Migration Considerations
Migrating away from Apache Beam requires evaluating three areas: SDK compatibility, runner dependencies, and pipeline complexity. If your Beam pipelines run on the Flink runner, migrating to native Flink is the lowest-friction path. Your PTransforms map to Flink DataStream operations, and most Beam IO connectors have Flink equivalents. Expect 2-4 weeks per major pipeline for a team familiar with both frameworks.
Moving to Spark requires rewriting pipeline logic from Beam's PCollection model to Spark DataFrames or RDDs. The conceptual mapping is straightforward for batch workloads: Beam's ParDo becomes Spark's map/flatMap, GroupByKey becomes groupBy, and CoGroupByKey becomes a join. Streaming pipelines require more work to adapt from Beam's windowing model to Spark's micro-batch triggers. Budget 4-8 weeks for complex pipelines.

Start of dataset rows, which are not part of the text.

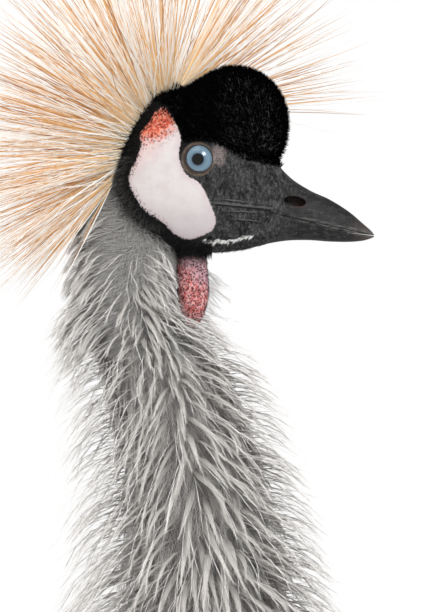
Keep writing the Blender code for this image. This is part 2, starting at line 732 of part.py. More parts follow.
def build_crest():
    """The crown of stiff golden bristles, fanned from a pad on the nape."""
    centre = place(PAD_CENTRE[0], 0, PAD_CENTRE[1])
    half = tuple(h * MM for h in PAD_HALF)
    crest = oval_ball(centre, half, PAD_TILT, 10, 14)
    crest.name = "crest"
    long_way = Vector((math.cos(PAD_TILT), 0, math.sin(PAD_TILT)))
    out_way = Vector((-math.sin(PAD_TILT), 0, math.cos(PAD_TILT)))
    rng = np.random.default_rng(7)
    bristles = []
    for heading, from_shoulder in bristle_headings():
        length = BRISTLE_LENGTH * rng.uniform(0.90, 1.08)
        sway = Vector(rng.uniform(-0.06, 0.06, 3))
        reach = 1 / math.sqrt((heading.dot(long_way) / half[0]) ** 2 + (heading.y / half[1]) ** 2
                              + (heading.dot(out_way) / half[2]) ** 2)
        root = centre + heading * (reach * 0.72)
        if from_shoulder:
            root = place(*SHOULDER_PLACE) + Vector((0, 2.5 * MM, 0)) + heading * 2 * MM
        path = bend(root, heading, (heading + sway).normalized(), length, 2)
        if not stands_clear(path, heading):
            continue
        side = heading.cross(Vector((0.3, 0.2, 0.93))).normalized()
        up = side.cross(heading)
        bristles.append(blade(path, [side] * 2, [up] * 2,
                              [BRISTLE_THICK, BRISTLE_THICK * 0.8], BRISTLE_THICK * 0.85))
    x, y, z = SHOULDER_PLACE
    half = tuple(h * MM for h in SHOULDER_HALF)
    shoulders = [oval_ball(place(x, side * y, z), half, math.radians(35), 6, 10)
                 for side in (-1, 1)]
    combine(crest, shoulders + bristles, "UNION", "MANIFOLD")
    combine(crest, [head_form("skull", GAP / MM)], "DIFFERENCE", "MANIFOLD")
    combine(crest, [cap_form(GAP / MM)], "DIFFERENCE", "MANIFOLD")
    combine(crest, [cheek_form("cheek", side, GAP / MM) for side in (-1, 1)],
            "DIFFERENCE", "MANIFOLD")
    combine(crest, [neck_core("nape")], "DIFFERENCE", "MANIFOLD")
    keep_largest(crest)
    dress(crest, "bristle")


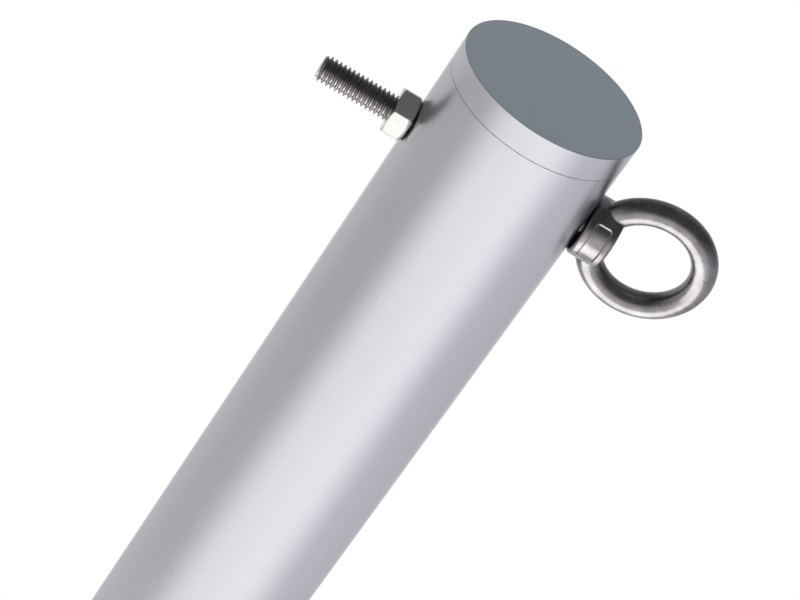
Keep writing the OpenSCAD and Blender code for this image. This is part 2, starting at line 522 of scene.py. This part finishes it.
def add_floor():
    bm = bmesh.new()
    bmesh.ops.create_circle(bm, cap_ends=True, radius=FLOOR_RADIUS, segments=128)
    mesh = bpy.data.meshes.new("floor")
    bm.to_mesh(mesh)
    bm.free()
    floor = bpy.data.objects.new("floor", mesh)
    bpy.context.collection.objects.link(floor)
    material = bpy.data.materials.new("pale_floor")
    material.use_nodes = True
    tree = material.node_tree
    shader = tree.nodes["Principled BSDF"]
    shader.inputs["Base Color"].default_value = (0.8, 0.8, 0.8, 1.0)
    shader.inputs["Roughness"].default_value = 0.9
    shader.inputs["Specular IOR Level"].default_value = 0.0
    shader.inputs["Emission Color"].default_value = (1.0, 1.0, 1.0, 1.0)
    lift = tree.nodes.new("ShaderNodeMath")
    lift.operation = "MULTIPLY"
    lift.inputs[1].default_value = FLOOR_GLOW
    tree.links.new(ray_share(tree, "Is Camera Ray", "Is Glossy Ray", "Is Transmission Ray"), lift.inputs[0])
    tree.links.new(lift.outputs["Value"], shader.inputs["Emission Strength"])
    mesh.materials.append(material)


# The studio that metal reflects: soft light and dark places as directions. Each is (azimuth from -Y
# towards +X, elevation, cosine where it starts, cosine where it is full, colour that it adds).
STUDIO = (
    (4, -30, 0.52, 0.96, (0.62, 0.60, 0.58)),            # the broad highlight down the tube
    (66, -30, 0.45, 1.0, (0.13, 0.13, 0.17)),            # its faint blue flank
    (-170, -30, 0.45, 1.0, (0.11, 0.10, 0.10)),          # light from behind, for the tube's edges
    (0, 90, -0.30, 0.55, (-0.43, -0.43, -0.46)),         # the dark ceiling
    (171, -32, 0.94, 0.985, (0.44, 0.44, 0.41)),         # the white background behind the post
    (171, 32, 0.72, 0.97, (0.16, 0.17, 0.19)),           # the wall that the cap's top reflects
)
STUDIO_BASE = (0.55, 0.555, 0.59)


def set_world():
    """White for the camera and through clear things. Metal reflects the studio, which lights the rest."""
    world = bpy.data.worlds.new("studio")
    bpy.context.scene.world = world
    world.use_nodes = True
    tree = world.node_tree
    background = tree.nodes["Background"]

    def vector_math(operation, *values):
        node = tree.nodes.new("ShaderNodeVectorMath")
        node.operation = operation
        for socket, value in zip(node.inputs, values):
            if isinstance(value, bpy.types.NodeSocket):
                tree.links.new(value, socket)
            else:
                socket.default_value = value
        return node

    direction = tree.nodes.new("ShaderNodeTexCoord").outputs["Generated"]
    studio = STUDIO_BASE
    for azimuth, elevation, start, full, colour in STUDIO:
        az, el = math.radians(azimuth), math.radians(elevation)
        towards = (math.sin(az) * math.cos(el), -math.cos(az) * math.cos(el), math.sin(el))
        lobe = tree.nodes.new("ShaderNodeMapRange")
        lobe.interpolation_type = "SMOOTHSTEP"
        tree.links.new(vector_math("DOT_PRODUCT", direction, towards).outputs["Value"], lobe.inputs["Value"])
        lobe.inputs["From Min"].default_value = start
        lobe.inputs["From Max"].default_value = full
        scaled = vector_math("SCALE", colour)
        tree.links.new(lobe.outputs["Result"], scaled.inputs["Scale"])
        studio = vector_math("ADD", scaled.outputs["Vector"], studio).outputs["Vector"]

    white = ray_share(tree, "Is Camera Ray", "Is Transmission Ray")
    rest = tree.nodes.new("ShaderNodeMath")
    rest.operation = "SUBTRACT"
    rest.inputs[0].default_value = 1.0
    tree.links.new(white, rest.inputs[1])
    seen = vector_math("MULTIPLY_ADD", studio, rest.outputs["Value"], white)    # studio * rest + white
    tree.links.new(seen.outputs["Vector"], background.inputs["Color"])
    background.inputs["Strength"].default_value = 1.0


for node, material in (("mast_tube", tube_material()), ("end_cap", cap_material())):
    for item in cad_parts[node].material_slots:
        item.material = material
hardware = [bolt_shank(), eye_forging(), hex_nut()]

add_camera()
add_floor()
set_world()
add_lamp("key", (0.9, -2.6, 1.1), (0.0, 0.0, 2.3), 28.0, (1.2, 1.2))
add_lamp("overhead", (-1.2, -1.6, 4.2), (0.0, 0.0, 1.0), 60.0, (1.6, 1.6))
add_lamp("low_panel", (0.0, -0.34, 1.82), (0.02, 0.0, 2.46), 4.1, (0.9, 0.62), hardware[:2])

bpy.context.scene.view_settings.view_transform = "Standard"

Switching to an orchestrator like Airflow or Dagster means decomposing monolithic Beam pipelines into discrete tasks that can be scheduled independently. This often improves debuggability and operational visibility at the cost of losing Beam's unified in-memory execution model. The timeline depends heavily on pipeline count; teams with 10-20 pipelines typically complete migration within one quarter.
For Kafka Streams migration, the main constraint is that all source and sink data must flow through Kafka topics. If your Beam pipelines read from non-Kafka sources (databases, cloud storage, APIs), you will need to set up Kafka Connect connectors first. Once data is in Kafka, rewriting Beam transforms as Kafka Streams topologies is relatively fast for stateless operations but requires careful state store design for windowed aggregations.
Regardless of the target platform, maintain parallel running of old and new pipelines during migration. Compare output datasets row-by-row for at least two full processing cycles before decommissioning the Beam implementation. This catch-and-compare approach prevents silent data quality regressions that are common in pipeline migrations.